Sure. We will soon try to complete the initial investigation and let you know about our feedback.

asad.ali · December 13, 2023, 8:46pm

@rd1218

Thanks for your patience and bearing with us. We have performed initial investigation in our environment using both 23.11 and 23.11.1 (a hotfix released later) versions of the API. We were able to notice the high memory consumption in our environment.

Environment

Windows 11 64-bit Pro
16G RAM
Core i7

We also tried to optimize the PDF document (input_sample1.pdf) using Document.Optimize() method to check if enabling Fast Web View could help but we did not succeed in improving the memory consumption and performance of the API. A quality ticket as PDFNET-56150 has been logged in our issue tracking system to further analyze this case in details.

We will certainly work on this issue and will improve the API performance for this type of PDF documents. Please note that we have also tested the case with other large size PDFs but behavior of the API was not same in those cases.
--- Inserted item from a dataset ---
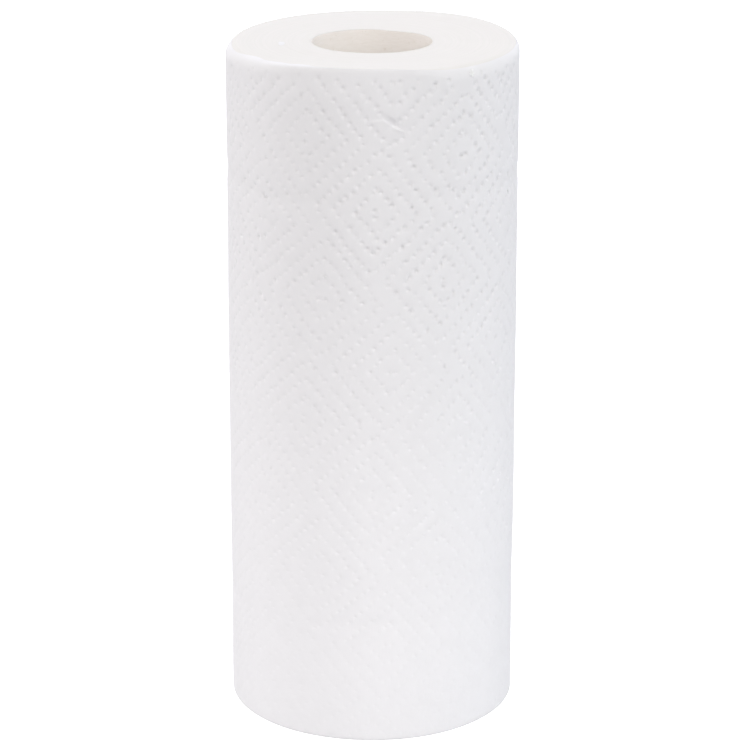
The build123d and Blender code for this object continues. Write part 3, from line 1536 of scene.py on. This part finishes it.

It appears that the issue may be related with the specific type of these PDFs. Nevertheless, we will inform you as soon as the ticket is resolved. We apologize for the inconvenience.

rd1218 · April 9, 2024, 8:21pm

@asad.ali
Hello,
Should I expect any update on this issue?
Or should this be closed?

asad.ali · April 9, 2024, 10:57pm

@rd1218

Regretfully, the ticket has not been yet resolved due to other pending issues in the queue logged prior to it. However, we have recorded your concerns and will surely inform you as soon as we make some significant progress in this regard. Please spare us some time.

We are sorry for the inconvenience.

rd1218 · November 6, 2024, 3:52pm

@asad.ali
Long time has passed
Should I expect any update on this issue, or should this be closed?